Exploring Visual Pretraining for Learning Language Intelligence
Abstract
While the most fundamental pretraining paradigm typically trains modality-specific models on their respective datasets, the Platonic Representation Hypothesis that representations eventually align across modalities as data and model scale suggests an intriguing possibility: large language models (LLMs) could be pretrained on visual corpora to reach parity with text-pretrained models, thereby expanding data sources to break the text-scaling bottlenecks, and leveraging richer visual cues for more comprehensive corpus understanding. This paper makes the first attempt to demonstrate the feasibility of this implication by introducing Masked Autoregressive Pretraining for Learning language intelligencE (MAPLE), a novel visual pretraining paradigm for LLMs that leverages raw document images to improve language intelligence.
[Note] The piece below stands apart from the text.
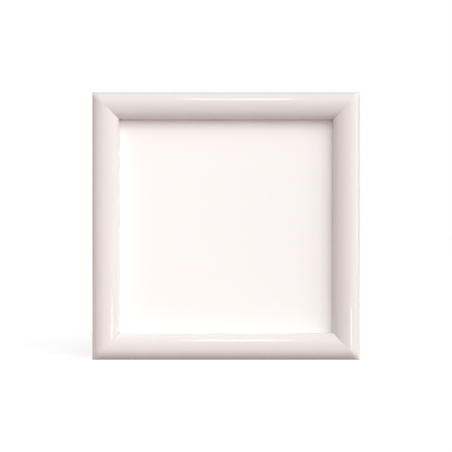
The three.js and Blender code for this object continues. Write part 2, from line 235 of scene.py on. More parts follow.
def eased(section, past):
    """The section so far past the mitre, lower where the hip between two crowns is rounded off."""
    loop = []
    for outward, depth in section:
        if depth < crown_start and 0 < outward < crown_peak:
            width = hip_width * min(1, outward / hip_fade) * (1 - outward / crown_peak)
            from_peak = crown_peak - outward + max(width - past, 0) ** 2 / (4 * width)
            depth = crown_start - crown_height * math.sqrt(1 - (from_peak / crown_peak) ** 2)
        loop.append(Vector((outward, depth)))
    return loop


def moulding_length(name, materials):
    """One rail with its mitred ends, about the middle of the picture, on the bottom side."""
    start = (crown_peak, crown_start)
    back = arc((back_edge, back_plane - back_edge), back_edge, back_edge, 90, 180, 6)
    outer_crown = arc(start, crown_peak, crown_height, 180, 270, 36)
    inner_crown = arc(start, face_width - crown_peak, crown_height, 270, 360, 36)
    lip = arc((face_width - lip_edge, rebate_floor - lip_edge), lip_edge, lip_edge, 0, 90, 5)
    rebate = arc((back_width + lip_edge, rebate_floor + lip_edge), lip_edge, lip_edge, 270, 180, 5)
    heel = arc((back_width - lip_edge, back_plane - lip_edge), lip_edge, lip_edge, 0, 90, 5)
    filmed = back + outer_crown + inner_crown[1:] + lip
    section = filmed + rebate + heel
    rings = [(inset(eased(section, 0), sawn_edge), 0), (eased(section, 0), sawn_edge)]
    rings += [(eased(section, past * MM), past * MM) for past in hip_rings]
    points = []
    for side, ends in ((-1, rings), (1, rings[::-1])):
        for loop, set_back in ends:
            reach = half - mitre_gap / 2 - set_back
            points += [Vector((side * (reach - outward), depth, outward - half)) for outward, depth in loop]
    size = len(section)
    foam_from = size * (2 * len(rings) - 1)
    faces = [face for start in range(0, foam_from, size) for face in bridge(start, size, size)]
    faces += [tuple(range(size)), tuple(range(foam_from, foam_from + size))]
    piece = mesh_piece(name, points, faces, materials)
    for face in piece.data.polygons:
        face.material_index = int(face.index >= foam_from or face.index % size >= len(filmed) - 1)
    return piece


# Gloss film: polystyrene off a polished die. The eye sees an even, faintly pinkish white with crisp lights
# on it, very slight streaks along the extrusion and a trace of orange peel.
gloss_film, tree, surface, place = material("gloss_white_polystyrene_film", IOR=1.5)
along = node(tree, "Mapping", {"Vector": place, "Scale": (per_metre(90), per_metre(0.8), per_metre(0.8))})[0]
streaks = node(tree, "TexNoise", {"Vector": along, "Scale": 1, "Detail": 3})[0]
peel = node(tree, "TexNoise", {"Vector": place, "Scale": per_metre(2.6), "Detail": 1})[0]
patches = node(tree, "TexNoise", {"Vector": place, "Scale": per_metre(45), "Detail": 2})[0]
whites = {0: patches, 6: colour("#E6E2DF"), 7: colour("#E4E0DD")}
tree.links.new(node(tree, "Mix", whites, data_type="RGBA")[2], surface["Base Color"])
gleam = node(tree, "MapRange", {"Value": streaks, "To Min": 0.04, "To Max": 0.08})[0]
tree.links.new(gleam, surface["Roughness"])
lines = node(tree, "Bump", {"Height": streaks, "Distance": 0.0015 * MM})[0]
skin = node(tree, "Bump", {"Height": peel, "Distance": 0.004 * MM, "Normal": lines})[0]
tree.links.new(skin, surface["Normal"])

# Raw foam on the back, in the rebate and on the sawn mitres: a matt, slightly yellower white. Its closed
# cells are about 0.15 mm in the real foam and are drawn at 0.45 mm so that they show.
raw_foam, tree, surface, place = material("foamed_polystyrene", Roughness=0.6, IOR=1.59)
along = node(tree, "Mapping", {"Vector": place, "Scale": (0.4, 1, 1)})[0]
cells = node(tree, "TexVoronoi", {"Vector": along, "Scale": per_metre(0.45)}, feature="SMOOTH_F1")[0]
dirt = node(tree, "TexNoise", {"Vector": place, "Scale": per_metre(14), "Detail": 4})[0]
foams = {0: dirt, 6: colour("#E9E5DB"), 7: colour("#DBD6CA")}
tree.links.new(node(tree, "Mix", foams, data_type="RGBA")[2], surface["Base Color"])
pits = node(tree, "Bump", {"Height": cells, "Distance": 0.06 * MM, "Strength": 0.6})[0]
tree.links.new(pits, surface["Normal"])


def vnail_slots():
    """The slots that the V-nails have pressed into both ends of a rail."""
    slots = []
    for inset_by in vnail_insets:
        corner = inset_by - half
        end = corner + vnail_leg + tight_fit
        line = [(end + vnail_curl, corner + vnail_curl), (end, corner), (corner, corner),
                (corner, end), (corner + vnail_curl, end + vnail_curl)]
        for side in (1, -1):
            loop = strip([Vector((side * x, z)) for x, z in line], vnail_thickness + 2 * tight_fit)
            slots.append(upright("slot", loop, vnail_front - tight_fit, back_plane + back_edge))
    return slots


def drilled(spread, radius, point):
    """Two holes of a rail for its fasteners, as far apart as they are spread."""
    holes = []
    for x in (-spread / 2, spread / 2):
        near = point - tight_fit
        far = back_plane + back_edge
        wide = radius + tight_fit
        hole = turned("hole", [(0, near), (wide, near), (wide, far), (0, far)], steps=32)
        hole.location = (x, 0, fastener_line)
        holes.append(hole)
    return holes


fasteners = {
    "bottom": [],
    "left": [button_spread, screw_shank, screw_point],
    "top": [nail_spread, nail_shank, nail_point],
    "right": [button_spread, screw_shank, screw_point],
}
for turn, name in enumerate(rail_names):
    rail = moulding_length(name + "_moulding", (gloss_film, raw_foam))
    work_on(rail, "DIFFERENCE", vnail_slots())
    if fasteners[name]:
        work_on(rail, "DIFFERENCE", drilled(*fasteners[name]))
    rail.location = middle
    rail.rotation_euler.y = turn * math.pi / 2
    fit(rail, "frame", "white_gloss_moulding", name + "_rail")

# V-nails
# Two folded strips of spring steel across each corner, pressed in from the back, point outwards, so that
# they draw the mitre shut. Only their back edges show, flush with the foam.
vnail_steel, tree, surface, place = material("bright_rolled_spring_steel", Metallic=1.0, Roughness=0.34)
rolled = node(tree, "Mapping", {"Vector": place, "Scale": (1, 0.05, 1)})[0]
grain = node(tree, "TexNoise", {"Vector": rolled, "Scale": per_metre(0.3), "Detail": 4})[0]
steels = {0: grain, 6: colour("#A5A5A3"), 7: colour("#BEBEBC")}
tree.links.new(node(tree, "Mix", steels, data_type="RGBA")[2], surface["Base Color"])
scores = node(tree, "Bump", {"Height": grain, "Distance": 0.01 * MM})[0]
tree.links.new(scores, surface["Normal"])
for name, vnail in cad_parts.items():
    if name.startswith("vnail_"):
        vnail.data.materials.clear()
        vnail.data.materials.append(vnail_steel)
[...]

MAPLE is universal to integrate masked auto-regressive models with various LLM backbones, where the LLMs are incentivized to generate latent hypotheses for the masked regions based on the unmasked regions. We verify MAPLE in the domain of math reasoning with multiple LLM backbones and show that MAPLE consistently surpasses text-only pretraining relatively by at most 40.2\% on average accuracy across four math reasoning benchmarks. Further analyses show that visually pretrained LLMs learn a shared latent space that aligns document visuals with text and exploits layout and structural cues, supporting visual pretraining as a feasible and scalable route to stronger language models.